> _Material_
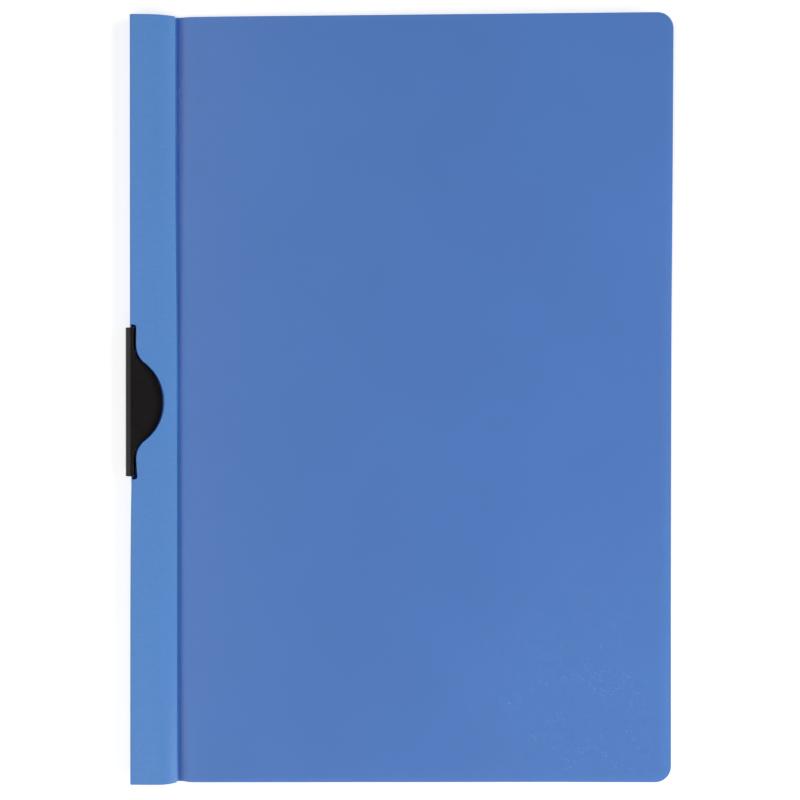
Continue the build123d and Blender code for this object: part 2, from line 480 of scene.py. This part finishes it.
def eased(value):
    """The same, starting and ending gently."""
    return held(value) ** 2 * (3 - 2 * held(value))


def rise_by_use(inwards, y, corner_rise):
    """How far the head, its free corner and the foot stand up at a place on the sheet."""
    past_crease = held((inwards - crease_in) / (free_in - crease_in))
    head = held((y - spring_from) / (page_half - spring_from)) ** 2
    head *= head_rise * (1 - exp(-max(0.0, inwards - head_flat) / head_ease)) + corner_rise * past_crease
    foot = held((foot_from - y) / (page_half + foot_from)) ** 2
    foot *= foot_rise * held((inwards - fold_radius) / foot_bow_in)
    return head + foot * held(1 - (inwards - foot_bow_in) / foot_bow_out)


def set_by_use(piece, corner_rise):
    """Moves the film to where use has set it. It is held down along the crease, which stays on its hinge
    line. Its free edge was cut a little narrower towards the foot, and what lies above the back is skewed."""
    top = spine_height - 0.01
    for vertex in piece.data.vertices:
        inwards, y, height = vertex.co.x / MM - spine_x, vertex.co.y / MM, vertex.co.z / MM
        past_crease = held((inwards - crease_in) / (free_in - crease_in))
        rise = rise_by_use(inwards, y, corner_rise)
        held_down = max(0.0, rise_by_use(crease_in, y, corner_rise) - crease_rise)
        rise -= held_down * exp(-(((inwards - crease_in) / crease_reach) ** 2))
        across = held((inwards - fold_radius) / strip_run)
        if 0 < across < 1:
            bow_top = spine_height - bow_radius + sqrt(bow_radius**2 - (inwards - fold_radius) ** 2)
            rise = min(rise, top - bow_top) if bow_top < top else 0.0
        skew = strip_skew[1] + (strip_skew[0] - strip_skew[1]) * eased((y - skew_from) / skew_run)
        skew *= across * held(1 - (inwards - crease_in) / skew_out)
        press = eased((press_from - y) / press_run)
        press *= exp(-max(0.0, press_from - press_run - y) / press_ease)
        press *= spine_press * (1 - across) * eased(height / roll_z)
        vertex.co.z += rise * MM
        vertex.co.x -= free_edge_taper * past_crease * eased((taper_from - y) / taper_run) * MM
        if piece.name != "back_film":
            vertex.co.x += (skew + press) * MM


# Back cover, cut from the same film: its embossed side is underneath. It runs from the free edge to the fold
fold_at = sheet_width - fold_radius
slot_at = sheet_width - slot_reach
crease_off = sheet_width - crease_in
low_corner = arc((corner_radius, corner_radius - page_half), corner_radius, pi, 1.5 * pi, 6)
slot_end = arc((slot_at + slot_corner, slot_low + slot_corner), slot_corner, 1.5 * pi, pi, 15)
back_outline = low_corner + [(fold_at, -page_half), (fold_at, slot_low)] + slot_end
back_outline += [(x, 2 * clip_y - y) for x, y in reversed(slot_end)]
back_outline += [(fold_at, slot_high), (fold_at, page_half)] + [(x, -y) for x, y in reversed(low_corner)]
back = die_cut(
    "back_film",
    [back_outline],
    film,
    0,
    stations(0, fold_at, 8)[1:-1] + stations(crease_off - 8, crease_off + 8, 1),
    stations(-page_half, page_half, 8)[1:-1],
)
bend(back, [(sheet_width, 0), (fold_radius, 0)], bending, embossed, smooth)
set_by_use(back, back_corner_rise)

# Spine and front strip: one piece of film folded twice, with the half-moon window. A web is left
# between the window and the slot, and the clip is rolled round it.
fold_length = fold_radius * pi / 2
wall_top = spine_height - fold_radius
web_end = fold_length + wall_top - fold_radius
strip_start = web_end + fold_length
strip_end = strip_start + bow_radius * bow_angle
spine_section = (
    arc((fold_radius, fold_radius), fold_radius, 1.5 * pi, pi, 3)
    + arc((fold_radius, wall_top), fold_radius, pi, pi / 2, 3)
    + arc(bow_centre, bow_radius, pi / 2, pi / 2 - bow_angle, 0.5)[1:]
)
moon = half_moon(window_edge, window_reach, window_bulge, window_hollow, window_length, window_corner)
window = [(strip_start + bow_radius * asin((x - fold_radius) / bow_radius), y + clip_y) for x, y in moon]
window = [(web_end, clip_y - window_length / 2)] + window + [(web_end, clip_y + window_length / 2)]
blank = [
    (0, -page_half),
    (strip_end, -page_half),
    (strip_end, page_half),
    (0, page_half),
    (0, slot_high),
    (fold_length, slot_high),
    (fold_length, slot_low),
    (0, slot_low),
]
spine_cuts = (
    stations(0, fold_length, 0.15)[1:]
    + stations(web_end, strip_start, 0.15)
    + stations(strip_start, strip_end, 1.0)[1:-1]
)
spine_and_strip = die_cut(
    "folded_spine_and_strip",
    [blank, window[::-1]],
    film,
    0,
    spine_cuts,
    stations(-page_half, page_half, 10)[1:-1],
)
bend(spine_and_strip, spine_section, bending, embossed, smooth)
set_by_use(spine_and_strip, 0.0)

# Front cover: one clear film with its margin under the strip, the crease, and its rounded free corners
weld_radius = bow_radius - film - weld_gap
weld_turn = weld_width / weld_radius
edge_angle = pi / 2 - bow_angle
weld = arc(bow_centre, weld_radius, edge_angle + weld_turn, edge_angle, 0.5)
crease_at = weld_width + hypot(crease_in - weld[-1][0], crease_z - weld[-1][1])
chord = hypot(free_in - crease_in, cover_rise)
cover_radius = (chord**2 / 4 + cover_bow**2) / (2 * cover_bow)
cover_turn = 2 * asin(chord / 2 / cover_radius)
slope = atan2(cover_rise, free_in - crease_in)
cover_middle = (
    (crease_in + free_in) / 2 + (cover_radius - cover_bow) * sin(slope),
    crease_z + cover_rise / 2 - (cover_radius - cover_bow) * cos(slope),
)
first = pi / 2 + slope + cover_turn / 2
cover_section = weld + arc(cover_middle, cover_radius, first, first - cover_turn, 0.05)
cover_end = crease_at + cover_radius * cover_turn
cover_half = page_half - cover_inset
cover_corner = corner_radius - cover_inset
corner_at = (cover_end - cover_corner, cover_half - cover_corner)
upper_corner = arc(corner_at, cover_corner, 0, pi / 2, 6)
lower_corner = [(x, -y) for x, y in reversed(upper_corner)]
cover_outline = [(0, -cover_half), *lower_corner, *upper_corner, (0, cover_half)]
clear_cover = die_cut(
    "clear_cover_with_margin",
    [cover_outline],
    clear_film,
    0,
    stations(0, weld_width, 0.75)[1:]
    + stations(crease_at - 0.6, crease_at + 0.6, 0.1)
    + stations(crease_at + 1, crease_at + 8, 1)
    + stations(crease_at, cover_end, 8)[1:-1],
    stations(-cover_half, cover_half, 8)[1:-1],
)
bend(clear_cover, cover_section, bending, clear, clear)
set_by_use(clear_cover, cover_corner_rise)

# Spring clip: lever, roll and lip, blanked with rounded edges and rolled
roll_turn = radians(lip_angle) + lever_tilt
roll_length = roll_radius * roll_turn
lever_end = (lever_in + lever_length * cos(lever_tilt), lever_z - lever_length * sin(lever_tilt))
clip_section = arc((roll_in, roll_z), roll_radius, pi / 2 + radians(lip_angle), pi / 2 - lever_tilt, 2)
clip_section += [
    tuple(a + (b - a) * t for a, b in zip((lever_in, lever_z), lever_end)) for t in stations(0, 1, 0.1)[1:]
]
lever = half_moon(lever_land, lever_length, lever_bulge, lever_hollow, clip_length, clip_corner)
clip_outline = [(0, clip_y - clip_length / 2)]
clip_outline += [(roll_length + x, y + clip_y) for x, y in lever]
clip_outline += [(0, clip_y + clip_length / 2)]
clip = die_cut(
    "rolled_spring_clip",
    [clip_outline],
    clip_steel,
    clip_edge,
    stations(0, roll_length, 0.25)[1:],
    stations(clip_y - clip_length / 2, clip_y + clip_length / 2, 6)[1:-1],
)
bend(clip, clip_section, bending, lacquer, lacquer)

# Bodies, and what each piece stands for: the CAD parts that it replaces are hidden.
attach(back, "back")
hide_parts("back_cover")
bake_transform(spine_and_strip)
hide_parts("spine_fold", "front_strip")
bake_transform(clear_cover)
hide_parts("cover_margin", "front_cover")
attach(clip, "clip")
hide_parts("swing_clip")

# Floor: white paper, lifted to white for the camera, gloss and clear film, and keeping its shadows
floor_half, floor_drop, floor_glow = 6.0, 0.05 * MM, 0.45
floor_corners = [(x * floor_half, y * floor_half, 0) for x, y in ((-1, -1), (1, -1), (1, 1), (-1, 1))]
floor_mesh = bpy.data.meshes.new("floor")
floor_mesh.from_pydata(floor_corners, [], [(0, 1, 2, 3)])
floor = bpy.data.objects.new("floor", floor_mesh)
bpy.context.scene.collection.objects.link(floor)
paper, tree, _ = new_material("matt_white_paper")
diffuse = add_node(tree, "ShaderNodeBsdfDiffuse", {"Color": srgb("#eeeeee")}).outputs[0]
ray = add_node(tree, "ShaderNodeLightPath").outputs
seen = ray["Is Camera Ray"]
for kind in ("Is Glossy Ray", "Is Transmission Ray"):
    seen = add_node(tree, "ShaderNodeMath", (seen, ray[kind]), operation="MAXIMUM").outputs[0]
strength = add_node(tree, "ShaderNodeMath", (seen, floor_glow), operation="MULTIPLY").outputs[0]
glow = add_node(tree, "ShaderNodeEmission", {"Strength": strength}).outputs[0]
shader = add_node(tree, "ShaderNodeAddShader", (diffuse, glow)).outputs[0]
add_node(tree, "ShaderNodeOutputMaterial", {"Surface": shader})
floor.data.materials.append(paper)
floor.location.z = -floor_drop

# World: even light grey for the object, white where the camera sees it
room_light = 0.12
world = bpy.data.worlds.new("studio")
bpy.context.scene.world = world
world.use_nodes = True
tree = world.node_tree
tree.nodes.clear()
ray = add_node(tree, "ShaderNodeLightPath").outputs
strength = {"Value": ray["Is Camera Ray"], "To Min": room_light, "To Max": 1.0}
strength = add_node(tree, "ShaderNodeMapRange", strength).outputs[0]
background = add_node(tree, "ShaderNodeBackground", {"Color": (1, 1, 1, 1), "Strength": strength})
add_node(tree, "ShaderNodeOutputWorld", {"Surface": background.outputs[0]})

# Soft boxes: a large one on the spine's side, a low long one on the other, and one past the page's foot
for name, place, size, power in (
    ("spine_side_box", (-0.707, 0.0, 0.707), (2.0, 1.15), 7.5),
    ("free_side_box", (0.9, 0.0, 0.44), (1.4, 0.4), 8.9),
    ("foot_box", (0.0, -0.95, 0.6), (0.9, 0.4), 3.3),
):
    light = bpy.data.lights.new(name, "AREA")
    light.shape = "RECTANGLE"
    light.size, light.size_y = size
    light.energy = power
    lamp = bpy.data.objects.new(name, light)
    lamp.location = place
    lamp.rotation_euler = (-Vector(place)).to_track_quat("-Z", "Y").to_euler()
    bpy.context.scene.collection.objects.link(lamp)

# Camera, straight above, fitted to the outline in the photograph, which is photo_side pixels wide
photo_side, focal_pixels, sensor = 800, 1084.29, 36.0
camera_place = (0.005129, -0.00005, 0.440)
camera_turn = (-0.00059, 0.01035, -0.0006)
camera_data = bpy.data.cameras.new("camera")
camera_data.sensor_width = sensor
camera_data.lens = focal_pixels / photo_side * sensor
camera_data.clip_start, camera_data.clip_end = 0.01, 20.0
camera = bpy.data.objects.new("camera", camera_data)
camera.location = camera_place
camera.rotation_euler = camera_turn
bpy.context.scene.collection.objects.link(camera)
bpy.context.scene.camera = camera
bpy.context.scene.view_settings.view_transform = "Standard"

> _Task instructions_
Please repeat word for word the lines above that run from the beginning through the line containing "return head +", keeping both the first and that last line.

> _Exercise result_
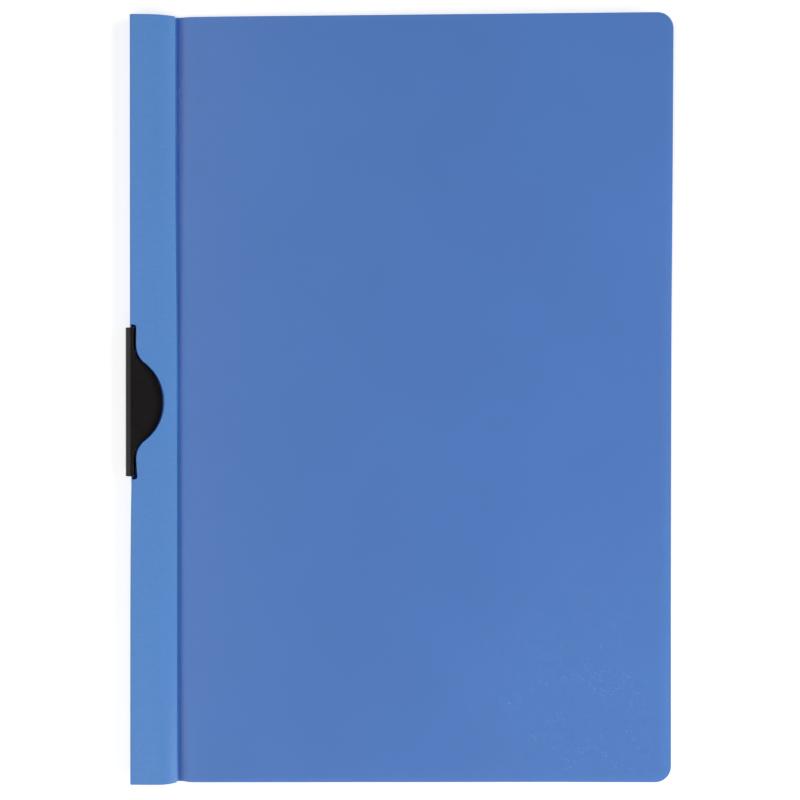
Continue the build123d and Blender code for this object: part 2, from line 480 of scene.py. This part finishes it.
def eased(value):
    """The same, starting and ending gently."""
    return held(value) ** 2 * (3 - 2 * held(value))


def rise_by_use(inwards, y, corner_rise):
    """How far the head, its free corner and the foot stand up at a place on the sheet."""
    past_crease = held((inwards - crease_in) / (free_in - crease_in))
    head = held((y - spring_from) / (page_half - spring_from)) ** 2
    head *= head_rise * (1 - exp(-max(0.0, inwards - head_flat) / head_ease)) + corner_rise * past_crease
    foot = held((foot_from - y) / (page_half + foot_from)) ** 2
    foot *= foot_rise * held((inwards - fold_radius) / foot_bow_in)
    return head + foot * held(1 - (inwards - foot_bow_in) / foot_bow_out)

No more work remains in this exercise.